City officials have made little effort to explain the magnitude of the crisis. There’s no plan, no public-facing map of paused projects, and no timeline for how this will be addressed. Meanwhile, residents pay the price—literally—with higher utility bills, skyrocketing car maintenance costs, and lost wages from impassable streets and flooded blocks.

But at least one member of the City Council isn’t staying quiet. Councilmember Joseph Giarrusso, who chairs the City Council’s Budget Committee, has been among the few voices demanding answers.

“We have the stuff on a slide, fine,” Giarrusso said in a public meeting. “The truthful answer is the projects that are ready to go are at the front of the line, the projects that are most ready to go are second, and the projects that aren’t ready to go are at the end, and they’re not going to be funded.”

His comments speak to the chaos and opacity of a process that has sidelined dozens of neighborhoods without warning or consultation. Over 60 projects have reportedly been paused. And the council—many of whom represent the communities now left in limbo—weren’t even brought to the table when the decisions were made.
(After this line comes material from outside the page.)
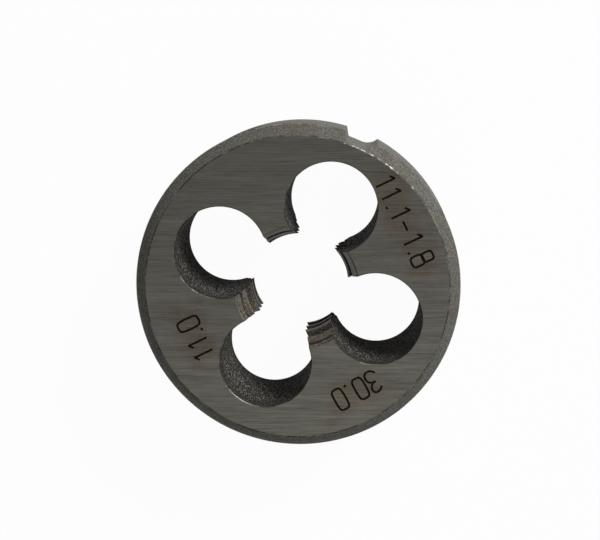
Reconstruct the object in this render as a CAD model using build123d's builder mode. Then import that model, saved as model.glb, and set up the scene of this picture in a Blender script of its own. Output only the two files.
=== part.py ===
"""Round threading die for a 7/16 inch rod at 14 threads per inch.

The die is one solid: a disc of hardened tool steel, turned on its rim and in its bore, drilled
through with four clearance holes, and threaded. The clearance holes break the thread into four
cutting lands, and the lead cones at both ends of the bore make the first teeth of each land cut.
Millimetres and degrees. The origin is the centre of the back face, +Z runs along the bore axis to
the front face, and +Y points at the adjusting notch in the rim.
"""
from build123d import *
from math import ceil, radians, tan
import os

# Disc
OUTER_DIAMETER = 30.0
THICKNESS = 11.0
RIM_CHAMFER = 1.0

# Thread: a 60 degree vee with the crest and root flats of a unified thread
INCH = 25.4
MAJOR_DIAMETER = 7 / 16 * INCH
PITCH = INCH / 14
THREAD_FLANK_ANGLE = 30.0
CREST_FLAT = PITCH / 4
ROOT_FLAT = PITCH / 8
THREAD_START_HEIGHT = 0.13

# Lead cones, wider at the faces than the thread's major diameter
LEAD_CONE_RELIEF = 0.3
LEAD_CONE_ANGLE = 18.0

# Clearance holes, which let the chips out and form the cutting edges. Their circle sits a little
# off the bore's axis, towards the notch, so the lands beside the notch reach further across.
CLEARANCE_HOLES = 4
CLEARANCE_HOLE_DIAMETER = 8.5
CLEARANCE_CIRCLE_DIAMETER = 15.5
CLEARANCE_CIRCLE_OFFSET = 0.25

# Adjusting notch, parallel to the axis, in line with one clearance hole
NOTCH_DEPTH = 0.95
NOTCH_FLOOR_WIDTH = 2.2
NOTCH_FLANK_ANGLE = 30.0
NOTCH_FLOOR_RADIUS = 0.5

# Dimples for the holder's cone-point screws, one behind each land and set off from mid-thickness,
# so that the screws also press the die down on the holder's shoulder
DIMPLE_DIAMETER = 5.0
DIMPLE_TIP_DIAMETER = 0.6
DIMPLE_WALL_ANGLE = 45.0
DIMPLE_OFFSET = 1.0

# How far a cutter runs past the surface that it cuts
OVERSHOOT = 0.1

outer_radius = OUTER_DIAMETER / 2
face_radius = outer_radius - RIM_CHAMFER
thread_height = (PITCH - CREST_FLAT - ROOT_FLAT) / 2 / tan(radians(THREAD_FLANK_ANGLE))
major_radius = MAJOR_DIAMETER / 2
minor_radius = major_radius - thread_height
cone_radius = major_radius + LEAD_CONE_RELIEF / 2
cone_depth = (cone_radius - minor_radius) / tan(radians(LEAD_CONE_ANGLE))
land_angle = 360 / CLEARANCE_HOLES
notch_direction = 90.0

# One length of thread groove: the vee swept along its helix from the middle of one clearance hole
# to the middle of the next. Turned by one land and raised by its share of the pitch, it carries on
# as the next length of the same helix.
vee_inner_radius = minor_radius - OVERSHOOT
vee_inner_width = PITCH - CREST_FLAT + 2 * OVERSHOOT * tan(radians(THREAD_FLANK_ANGLE))
land_rise = PITCH / CLEARANCE_HOLES

with BuildPart() as groove_length:
    with BuildLine():
        helix = Helix(PITCH, land_rise, minor_radius)
    with BuildSketch(Plane.XZ):
        with BuildLine():
            Polyline(
                (vee_inner_radius, -vee_inner_width / 2),
                (major_radius, -ROOT_FLAT / 2),
                (major_radius, ROOT_FLAT / 2),
                (vee_inner_radius, vee_inner_width / 2),
                close=True,
            )
        make_face()
    sweep(path=helix, is_frenet=True)

groove_lengths = CLEARANCE_HOLES * (ceil(THICKNESS / PITCH) + 2)
groove_locations = [
    Location(
        (0, 0, THREAD_START_HEIGHT - PITCH + land_rise * step),
        (0, 0, notch_direction + land_angle * step),
    )
    for step in range(groove_lengths)
]

with BuildPart() as die_body:
    # The turned blank: rim, rim chamfers, bore and both lead cones in one section
    with BuildSketch(Plane.XZ):
        with BuildLine():
            Polyline(
                (minor_radius, cone_depth),
                (cone_radius, 0),
                (face_radius, 0),
                (outer_radius, RIM_CHAMFER),
                (outer_radius, THICKNESS - RIM_CHAMFER),
                (face_radius, THICKNESS),
                (cone_radius, THICKNESS),
                (minor_radius, THICKNESS - cone_depth),
                close=True,
            )
        make_face()
    revolve(axis=Axis.Z)

    # The clearance holes, which leave the four lands
    with BuildSketch(Plane.XY):
        with Locations((0, CLEARANCE_CIRCLE_OFFSET)):
            with PolarLocations(CLEARANCE_CIRCLE_DIAMETER / 2, CLEARANCE_HOLES, notch_direction):
                Circle(CLEARANCE_HOLE_DIAMETER / 2)
    extrude(amount=THICKNESS, mode=Mode.SUBTRACT)

    # The thread, which runs out through both lead cones
    with Locations(groove_locations):
        add(groove_length.part, mode=Mode.SUBTRACT)

    # The adjusting notch
    notch_floor = outer_radius - NOTCH_DEPTH
    notch_mouth = outer_radius + OVERSHOOT
    notch_mouth_width = NOTCH_FLOOR_WIDTH + 2 * (notch_mouth - notch_floor) * tan(radians(NOTCH_FLANK_ANGLE))
    with BuildSketch(Plane.XY):
        with BuildLine():
            Polyline(
                (-NOTCH_FLOOR_WIDTH / 2, notch_floor),
                (NOTCH_FLOOR_WIDTH / 2, notch_floor),
                (notch_mouth_width / 2, notch_mouth),
                (-notch_mouth_width / 2, notch_mouth),
                close=True,
            )
        make_face()
        fillet(vertices().group_by(Axis.Y)[0], NOTCH_FLOOR_RADIUS)
    extrude(amount=THICKNESS, mode=Mode.SUBTRACT)

    # The screw dimples
    dimple_depth = (DIMPLE_DIAMETER - DIMPLE_TIP_DIAMETER) / 2 / tan(radians(DIMPLE_WALL_ANGLE))
    with Locations((0, 0, THICKNESS / 2 + DIMPLE_OFFSET)):
        with PolarLocations(outer_radius, CLEARANCE_HOLES, notch_direction + land_angle / 2):
            Cone(
                DIMPLE_TIP_DIAMETER / 2,
                DIMPLE_DIAMETER / 2,
                dimple_depth,
                rotation=(0, 90, 0),
                align=(Align.CENTER, Align.CENTER, Align.MAX),
                mode=Mode.SUBTRACT,
            )

die_body.part.label = "die_body"

os.makedirs("parts", exist_ok=True)
export_step(die_body.part, "parts/die_body.step")
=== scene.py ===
"""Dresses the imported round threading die: edges, thread, marks, steel finishes, floor and light.

The die is modelled in millimetres with Blender's own tools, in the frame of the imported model, and
brought to metres at the end. The origin is the centre of the back face, +Z runs along the bore to
the front face, and +Y points at the adjusting notch.
"""
import logging
import math
from contextlib import contextmanager
from dataclasses import dataclass, field
from enum import Enum
from typing import Iterable, Iterator, NamedTuple, Sequence

import bmesh
import bpy
from mathutils import Matrix, Vector


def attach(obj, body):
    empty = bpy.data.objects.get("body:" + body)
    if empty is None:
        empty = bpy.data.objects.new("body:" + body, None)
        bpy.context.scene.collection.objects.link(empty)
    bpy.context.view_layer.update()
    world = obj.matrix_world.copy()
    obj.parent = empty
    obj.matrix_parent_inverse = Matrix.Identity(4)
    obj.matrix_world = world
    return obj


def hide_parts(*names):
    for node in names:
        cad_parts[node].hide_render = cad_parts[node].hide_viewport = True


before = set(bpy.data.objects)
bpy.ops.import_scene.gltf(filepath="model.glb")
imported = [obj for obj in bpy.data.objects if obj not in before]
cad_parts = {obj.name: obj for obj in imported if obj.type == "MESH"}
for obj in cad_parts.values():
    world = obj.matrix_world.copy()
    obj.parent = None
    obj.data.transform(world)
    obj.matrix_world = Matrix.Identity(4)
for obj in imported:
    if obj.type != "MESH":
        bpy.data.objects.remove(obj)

LOG = logging.getLogger("threading_die")
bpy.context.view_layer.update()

# A millimetre in metres and an inch in millimetres
MILLIMETRE = 0.001
INCH = 25.4

# Two vertices that lie nearer than this are one, in millimetres
SAME_POINT = 1e-4

Piece = bpy.types.Object
Socket = bpy.types.NodeSocket
Sockets = bpy.types.NodeInputs | bpy.types.NodeOutputs
Section = Sequence[tuple[float, float]]
Stroke = tuple[tuple[float, float], ...]
Colour = tuple[float, float, float, float]
Numbers = tuple[float, float, float]
Feed = Socket | float | Colour | Numbers


class Surface(Enum):
    """The finishes that the die's surfaces have, by the name of their material."""

    GROUND_FACE = "ground_face"
    BLASTED_RIM = "blasted_rim"
    WORN_EDGE = "worn_and_highlit_edge"
    HOLE_WALL = "hole_wall"
    LEAD_CONE = "lead_cone"
    THREAD_FLANK = "thread_flank"
    BURNT_MARK = "burnt_mark"


class Bench:
    """Blender's tools as they are used by hand, on one object at a time."""

    @staticmethod
    def only(piece: Piece) -> None:
        """Selects one object and makes it the active one.

        Args:
            piece: The object to select.
        """
        Bench.clear()
        piece.select_set(True)
        bpy.context.view_layer.objects.active = piece

    @staticmethod
    def clear() -> None:
        """Leaves nothing selected."""
        bpy.ops.object.select_all(action="DESELECT")

    @staticmethod
    @contextmanager
    def editing(piece: Piece) -> Iterator[None]:
        """Keeps a piece in edit mode while a block runs, with all of its mesh selected at first.

        Args:
            piece: The piece to edit.

        Yields:
            Nothing.
        """
        Bench.only(piece)
        bpy.ops.object.mode_set(mode="EDIT")
        bpy.ops.mesh.select_all(action="SELECT")
        yield
        bpy.ops.object.mode_set(mode="OBJECT")

    @staticmethod
    def named(name: str) -> Piece:
        """Names the object that was just added, and its mesh.

        Args:
            name: The piece's name.

        Returns:
            The object.
        """
        piece = bpy.context.object
        piece.name = name
        piece.data.name = name
        return piece

    @staticmethod
    def apply(piece: Piece, modifier: bpy.types.Modifier) -> None:
        """Applies one modifier of a piece."""
        Bench.only(piece)
        bpy.ops.object.modifier_apply(modifier=modifier.name)

    @staticmethod
    def chain(name: str, points: Section) -> Piece:
        """Draws an open chain of edges in the XZ plane by extruding one vertex.

        Args:
            name: The object's name.
            points: Radius and height of each corner.

        Returns:
            The chain, as an object of edges alone.
        """
        Bench.clear()
        bpy.ops.mesh.primitive_plane_add(size=1.0)
        piece = Bench.named(name)
        with Bench.editing(piece):
            bpy.ops.mesh.merge(type="CENTER")
            radius, height = points[0]
            bpy.ops.transform.translate(value=(radius, 0.0, height))
            for (r_0, z_0), (r_1, z_1) in zip(points, points[1:]):
                step = (r_1 - r_0, 0.0, z_1 - z_0)
                bpy.ops.mesh.extrude_region_move(TRANSFORM_OT_translate={"value": step})
        return piece

    @staticmethod
    def lathe(name: str, points: Section, steps: int) -> Piece:
        """Turns a closed body from half of its section.

        Args:
            name: The object's name.
            points: Radius and height along the half section, from axis to axis.
            steps: Facets round the body.

        Returns:
            The turned body, centred on the Z axis.
        """
        piece = Bench.chain(name, points)
        turn = piece.modifiers.new("turn", "SCREW")
        turn.axis = "Z"
        turn.steps = turn.render_steps = steps
        turn.use_merge_vertices = True
        turn.merge_threshold = SAME_POINT
        Bench.apply(piece, turn)
        Bench.outwards(piece)
        return piece

    @staticmethod
    def outwards(piece: Piece) -> None:
        """Merges doubled vertices and points every face outwards.

        Args:
            piece: The closed body to put right.
        """
        with Bench.editing(piece):
            bpy.ops.mesh.remove_doubles(threshold=SAME_POINT)
            bpy.ops.mesh.normals_make_consistent(inside=False)

    @staticmethod
    def copies(piece: Piece, places: Sequence[Matrix]) -> Piece:
        """Repeats a piece, each copy with its own mesh, and joins the copies.

        Args:
            piece: The piece as modelled, which becomes the first copy.
            places: Where each copy goes, from where the piece was modelled.

        Returns:
            The joined object.
        """
        made = [piece]
        for _ in places[1:]:
            twin = piece.copy()
            twin.data = piece.data.copy()
            bpy.context.scene.collection.objects.link(twin)
            made.append(twin)
        for twin, place in zip(made, places):
            twin.data.transform(place)
        return Bench.join(made)

    @staticmethod
    def turns(count: int, first: float = 0.0) -> list[Matrix]:
        """Lists even turns about the Z axis, which start at a share of the first step."""
        return [Matrix.Rotation(math.tau * (step + first) / count, 4, "Z") for step in range(count)]

    @staticmethod
    def join(pieces: Sequence[Piece]) -> Piece:
        """Joins several objects into the first of them.

        Args:
            pieces: The objects to join.

        Returns:
            The first object, which now holds them all.
        """
        first, *others = pieces
        Bench.only(first)
        for piece in others:
            piece.select_set(True)
        bpy.ops.object.join()
        return first

    @staticmethod
    def paint(piece: Piece, surface: Surface, low: float = 0.0, high: float = math.inf) -> None:
        """Gives a finish to the faces whose lean lies between two limits.

        A face's lean is 0 where it stands upright and 1 where it lies level.

        Args:
            piece: The object.
            surface: The finish.
            low: The least lean.
            high: The most lean.
        """
        material = bpy.data.materials[surface.value]
        if material.name not in piece.data.materials:
            piece.data.materials.append(material)
        index = piece.data.materials.find(material.name)
        for face in piece.data.polygons:
            if low <= abs(face.normal.z) <= high:
                face.material_index = index

    @staticmethod
    def cut(body: Piece, cutter: Piece, crossing: bool = False) -> None:
        """Cuts one closed body out of another, and leaves the cutter's finish on the cut.

        Args:
            body: What is cut.
            cutter: What cuts it, which is then thrown away.
            crossing: Whether parts of the cutter run through each other.
        """
        name, mesh = cutter.name, cutter.data
        step = body.modifiers.new(name, "BOOLEAN")
        step.operation = "DIFFERENCE"
        step.solver = "EXACT"
        step.use_self = crossing
        step.material_mode = "TRANSFER"
        step.object = cutter
        Bench.apply(body, step)
        Bench.outwards(body)
        bpy.data.objects.remove(cutter)
        bpy.data.meshes.remove(mesh)
        LOG.info("%s cut into %s: %d faces", name, body.name, len(body.data.polygons))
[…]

This isn’t just bad infrastructure. It’s environmental injustice. And it always hits the same neighborhoods first: Gentilly, New Orleans East, Hollygrove, Broadmoor. Communities that are already underserved are being asked to wait longer, pay more, and accept less.

A City That Can’t Keep Patching the Past

New Orleans cannot afford to keep building patchwork solutions on a sinking foundation. If we are serious about surviving climate change, stopping displacement, and preserving the city’s future, we must reimagine infrastructure as more than roads and pipes.

We must treat it as a moral imperative.

Because when water floods your house every time it rains, when your street collapses under your tires, when sewage backs up into your bathtub—that’s not just a public works failure. That’s political violence.

And it’s time we held those responsible accountable.